Each holiday we went to Dunedin to see our many relatives. The morning mixed from Palmerston, always hauled by an A class loco, reached Merton at 7am. It was always on time. It was usually about half a dozen wagons, three or four carriages (less out of the holiday season) and the guards van. It was a through run to Dunedin, arriving about 0840, although on one occasion we stopped at Puketeraki to pick up a wagon containing fish for sale in Dunedin.

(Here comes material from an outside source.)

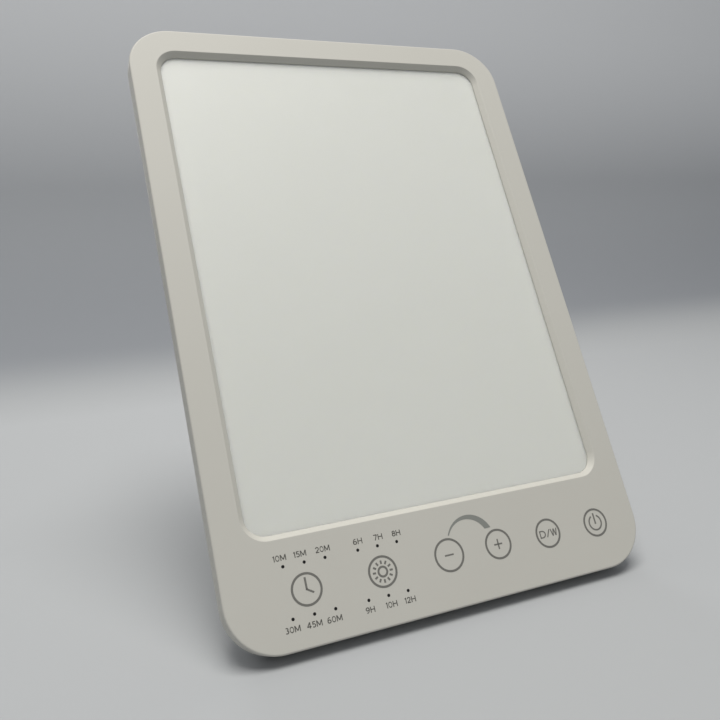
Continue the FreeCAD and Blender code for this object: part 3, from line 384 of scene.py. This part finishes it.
# %% [markdown]
# Between minus and plus a pale band swells from a thin end to a broad one, to show more light. Its
# two edges are arcs of circles: a single vertex is spun along each, the two chains are bridged, and
# the band gets its thickness by extrusion.
# %% The swelling band
def circle_through(a, b, c):
    """Middle of the circle through three points, and the angles at which the first and last lie."""
    double_area = 2 * ((b.x - a.x) * (c.y - a.y) - (b.y - a.y) * (c.x - a.x))
    p, q = (b - a).length_squared, (c - a).length_squared
    right = (c.y - a.y) * p - (b.y - a.y) * q
    up = (b.x - a.x) * q - (c.x - a.x) * p
    middle = a + Vector((right, up, 0)) / double_area
    return middle, math.atan2(a.y - middle.y, a.x - middle.x), math.atan2(c.y - middle.y, c.x - middle.x)


BAND_STEPS = 48
BAND_EDGES = [
    ((81.98, 24.6), (90.05, 30.24), (99.6, 24.24)),
    ((82.4, 24.45), (89.9, 28.84), (97.1, 24.14)),
]
band = bmesh.new()
chains = []
for thin_end, through, broad_end in BAND_EDGES:
    middle, first, last = circle_through(from_left(*thin_end), from_left(*through), from_left(*broad_end))
    start = band.verts.new(from_left(*thin_end))
    before = set(band.edges)
    bmesh.ops.spin(band, geom=[start], cent=middle, axis=(0, 0, 1), angle=last - first, steps=BAND_STEPS)
    chains += [edge for edge in band.edges if edge not in before]
bmesh.ops.bridge_loops(band, edges=chains)
bmesh.ops.translate(band, verts=band.verts, vec=(0, 0, INK_FOOT))
risen = bmesh.ops.extrude_face_region(band, geom=band.faces[:])
top = [v for v in risen["geom"] if isinstance(v, bmesh.types.BMVert)]
bmesh.ops.translate(band, verts=top, vec=(0, 0, INK_TOP - INK_FOOT))
band_piece = place_piece(band, "brightness_band", pale_ink)

# %% [markdown]
# The dots have small labels for minutes and hours, and one key has letters for daylight and warm
# light. They are set in a light geometric sans serif, whose letters are all straight strokes and
# parts of ovals, so they are drawn with the same strokes as the symbols. Each letter is a width and a
# list of strokes for capitals 1.9 mm high. Four numbers are the ends of a bar. Six are the middle,
# the half width and half height of an oval's middle line, and its start and sweep in degrees.
# %% The alphabet
CAPITAL = 1.9
ALPHABET = {
    "0": (1.42, [(0.71, 0.95, 0.58, 0.82, 0, 360)]),
    "1": (0.50, [(0.36, 0, 0.36, 1.9), (0.04, 1.46, 0.3, 1.78)]),
    "2": (1.30, [(0.64, 1.28, 0.5, 0.49, -35, 205), (1.06, 1.02, 0.12, 0.14), (0.05, 0.13, 1.27, 0.13)]),
    "3": (1.22, [(0.56, 1.38, 0.4, 0.39, -90, 225), (0.56, 0.56, 0.5, 0.43, -140, 230)]),
    "4": (1.42, [(0.98, 1.84, 0.1, 0.5), (0.04, 0.52, 1.38, 0.52), (1.0, 0, 1.0, 1.9)]),
    "5": (1.24, [(0.3, 1.77, 1.12, 1.77), (0.32, 1.84, 0.23, 0.98), (0.6, 0.62, 0.5, 0.49, -145, 280)]),
    "6": (1.32, [(0.66, 0.6, 0.52, 0.47, 0, 360), (0.84, 0.78, 0.7, 0.99, 75, 112)]),
    "7": (1.28, [(0.05, 1.77, 1.25, 1.77), (1.18, 1.77, 0.45, 0)]),
    "8": (1.32, [(0.66, 1.4, 0.42, 0.37, 0, 360), (0.66, 0.57, 0.52, 0.44, 0, 360)]),
    "9": (1.32, [(0.66, 1.3, 0.52, 0.47, 0, 360), (0.48, 1.12, 0.7, 0.99, 255, 112)]),
    "H": (1.58, [(0.13, 0, 0.13, 1.9), (1.45, 0, 1.45, 1.9), (0.13, 1.0, 1.45, 1.0)]),
    "M": (1.90, [(0.13, 0, 0.13, 1.9), (1.77, 0, 1.77, 1.9), (0.16, 1.84, 0.95, 0.3),
                 (0.95, 0.3, 1.74, 1.84)]),
    "D": (1.90, [(0.13, 0, 0.13, 1.9), (0.0, 1.77, 0.8, 1.77), (0.0, 0.13, 0.8, 0.13),
                 (0.8, 0.95, 0.95, 0.82, -90, 180)]),
    "/": (1.20, [(0.08, 0, 1.12, 1.9)]),
    "W": (2.05, [(0.06, 1.9, 0.55, 0.06), (0.55, 0.06, 1.02, 1.84), (1.02, 1.84, 1.5, 0.06),
                 (1.5, 0.06, 1.99, 1.9)]),
}
LETTER_GAP = 0.26
OVAL_STEPS = 28


def word(mesh, text, left, right, low, high, width):
    """Draws a word whose letters fill a box on the panel, in strokes of the given width."""
    natural = sum(ALPHABET[letter][0] for letter in text) + LETTER_GAP * (len(text) - 1)
    wide, tall = (right - left) / natural, (high - low) / CAPITAL
    for letter in text:
        advance, strokes = ALPHABET[letter]
        for stroke in strokes:
            x, y = left + stroke[0] * wide, low + stroke[1] * tall
            if len(stroke) == 4:
                bar(mesh, (x, y), (left + stroke[2] * wide, low + stroke[3] * tall), width)
            else:
                half_width, half_height, start, sweep = stroke[2:]
                before = set(mesh.verts)
                arc_stroke(mesh, x, y, half_height * tall, width, start, sweep, OVAL_STEPS)
                spun = [vert for vert in mesh.verts if vert not in before]
                squeeze = (half_width * wide) / (half_height * tall)
                bmesh.ops.scale(mesh, vec=(squeeze, 1, 1), verts=spun,
                                space=Matrix.Translation(-from_left(x, y)))
        left += (advance + LETTER_GAP) * wide


print("letters", len(ALPHABET))

# %% [markdown]
# The words take the places and widths that they have on the face.
# %% Letters
UPPER_LABELS = [
    ("10M", 18.5, 22.9), ("15M", 25.55, 29.8), ("20M", 33.1, 38.1),
    ("6H", 46.6, 49.95), ("7H", 54.2, 57.5), ("8H", 61.15, 64.3),
]
LOWER_LABELS = [
    ("30M", 18.1, 23.15), ("45M", 25.35, 30.55), ("60M", 32.3, 37.45),
    ("9H", 45.9, 49.15), ("10H", 53.3, 57.4), ("12H", 60.3, 64.3),
]
UPPER_LINE, LOWER_LINE, LABEL_STROKE = 28.3, 5.95, 0.31
labels = bmesh.new()
for row, low in ((UPPER_LABELS, UPPER_LINE), (LOWER_LABELS, LOWER_LINE)):
    for text, left, right in row:
        word(labels, text, left, right, low, low + CAPITAL, LABEL_STROKE)
labels_piece = place_piece(labels, "timer_labels", label_ink)
TONE_BOX, TONE_STROKE = (119.15, 126.8, 16.15, 18.85), 0.44  # left, right, low, high
letters = bmesh.new()
word(letters, "D/W", *TONE_BOX, TONE_STROKE)
letters_piece = place_piece(letters, "tone_letters", ink)

# %% [markdown]
# ## Lights and the table
# A large soft lamp hangs above, a little in front and to the left, as a ceiling light does. Under it
# the face, which leans back, grows darker towards the table, the lower bevel of the window is bright
# and the upper one is in shade. The world adds the light that comes back from the room, and a weak
# lamp behind picks out the rounded rear edges.
# %% World and lamps
ROOM_LIGHT = 0.36
CEILING_WATTS, BACK_WATTS = 18.5, 3.7
scene.view_settings.view_transform = "Standard"
world = bpy.data.worlds.new("room")
scene.world = world
world.use_nodes = True
sky = world.node_tree.nodes["Background"]
sky.inputs["Color"].default_value = linear("#E2E5EA")
sky.inputs["Strength"].default_value = ROOM_LIGHT


def area_lamp(name, place, aim, size, watts, colour="#FFFFFF"):
    """A square soft lamp at a place, pointing at another."""
    data = bpy.data.lights.new(name, "AREA")
    data.shape = "SQUARE"
    data.size = size
    data.energy = watts
    data.color = linear(colour)[:3]
    lamp = bpy.data.objects.new(name, data)
    scene.collection.objects.link(lamp)
    turn = (Vector(aim) - Vector(place)).to_track_quat("-Z", "Y").to_matrix().to_4x4()
    lamp.matrix_world = Matrix.Translation(place) @ turn


area_lamp("ceiling_lamp", (-0.08, -0.10, 1.4), (0, 0, 0.1), 0.8, CEILING_WATTS, "#FFFDF8")
area_lamp("back_fill", (0.0, 1.1, 0.3), (0, 0.02, 0.1), 0.5, BACK_WATTS)

# %% [markdown]
# The lamp stands on a sweep of grey paper. It is one line, drawn along the floor, round a bend and
# up the wall, and extruded sideways. The floor is pale; on the wall behind it shade is painted into
# the colour: darkest a little above the bend and paler upwards, for the light that falls off low on
# the wall, so the lamp's bright edges stand out against it. The paper casts no shadow, so the weak
# lamp behind it shines through.
# %% Paper sweep
HALF_SWEEP, FLOOR_FRONT, WALL, BEND, WALL_TOP = 2.5, -2.5, 0.40, 0.15, 0.9  # metres
BEND_STEPS = 16
RAMP_TOP = 0.30  # metres above the floor
DARKEST = 0.10  # of the way up the ramp
sweep_mesh = bmesh.new()
front = sweep_mesh.verts.new((-HALF_SWEEP, FLOOR_FRONT, 0))
foot = sweep_mesh.verts.new((-HALF_SWEEP, WALL - BEND, 0))
sweep_mesh.edges.new((front, foot))
bent = bmesh.ops.spin(sweep_mesh, geom=[foot], cent=(-HALF_SWEEP, WALL - BEND, BEND), axis=(1, 0, 0),
                      angle=math.pi / 2, steps=BEND_STEPS)
last = [v for v in bent["geom_last"] if isinstance(v, bmesh.types.BMVert)][0]
head = sweep_mesh.verts.new((-HALF_SWEEP, WALL, WALL_TOP))
sweep_mesh.edges.new((last, head))
wide = bmesh.ops.extrude_edge_only(sweep_mesh, edges=sweep_mesh.edges[:])
moved = [v for v in wide["geom"] if isinstance(v, bmesh.types.BMVert)]
bmesh.ops.translate(sweep_mesh, verts=moved, vec=(2 * HALF_SWEEP, 0, 0))
bmesh.ops.recalc_face_normals(sweep_mesh, faces=sweep_mesh.faces)
sweep_data = bpy.data.meshes.new("paper_sweep")
sweep_mesh.to_mesh(sweep_data)
sweep_mesh.free()
sweep_data.polygons.foreach_set("use_smooth", [True] * len(sweep_data.polygons))
sweep = bpy.data.objects.new("paper_sweep", sweep_data)
scene.collection.objects.link(sweep)
paper, paper_shader = new_material("backdrop_paper_painted_shade", Roughness=0.95)
paper_where = add(paper, "TexCoord").outputs["Object"]
height = add(paper, "SeparateXYZ", Vector=paper_where).outputs["Z"]
share = add(paper, "MapRange", Value=height, From_Max=RAMP_TOP)
# Painted shade: the paper's colour is darkest a little above the floor and grows paler up the wall.
painted_shade_ramp = add(paper, "ValToRGB", Fac=share.outputs["Result"])
painted_shade_ramp.color_ramp.interpolation = "EASE"
painted_shade_ramp.color_ramp.elements[0].color = linear("#A9ABAD")
painted_shade_ramp.color_ramp.elements[1].color = linear("#C8CACD")
darker = painted_shade_ramp.color_ramp.elements.new(DARKEST)
darker.color = linear("#8B8E93")
wire(paper, painted_shade_ramp.outputs["Color"], paper_shader.inputs["Base Color"])
sweep_data.materials.append(paper)
sweep.visible_shadow = False
print("sweep faces", len(sweep_data.polygons))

The train stopped at most of the many stations on the way. There were 17 stations between Palmerston and Sawyers Bay, five of them just shelters with no siding. Passenger traffic was moderate until Warrington, with lots of holiday cribs there, but really picked up after Waitati. Road access to the bays around Purakanui, and particularly Mihiwaka, was not good and if there was a car in the family father often had it in Dunedin for work....or left it behind and used the train.
There was not much goods traffic along the line except at Waikouaiti and Palmerston. Puketeraki handled fish and fertiliser for local farms, Merton had occasional loads of fertiliser though when the "Mental Hospital" was relocated from Seacliff to Cherry Farm, near Merton, coal for the hospital was steady traffic until it was moved to Waikouaiti station. Seacliff saw little traffic after the coal moved to Merton, Evansdale had the occasional wagon of coal for the dairy factory, Waitati loaded some livestock, as did Mihiwaka.
The homeward trip on a Friday was a passenger train of 6-8 carriages in mid-summer. The coast was a popular weekend spot with many beaches to choose from. The northbound trip through the Mihiwaka Tunnel was memorable; the old wooden carriages leaked smoke heavily even after the warning from regular passengers to "Shut the windows!” The smoke entered in tune with the loco's exhaust. All windows were flung open as we emerged from the tunnel but then the train stopped at Mihiwaka and the carriages did not clear for some minutes after we moved on.
We sold the crib in the early 1950s. More cars became available then the trains were replaced by twinset railcars and by the 1960s buses or private cars looked after the customers.
It was truly a local service. Until 1946(?) when the forty hour week became the new standard working week there was a passenger train leaving Dunedin on Saturdays about 1220 for passengers along this route.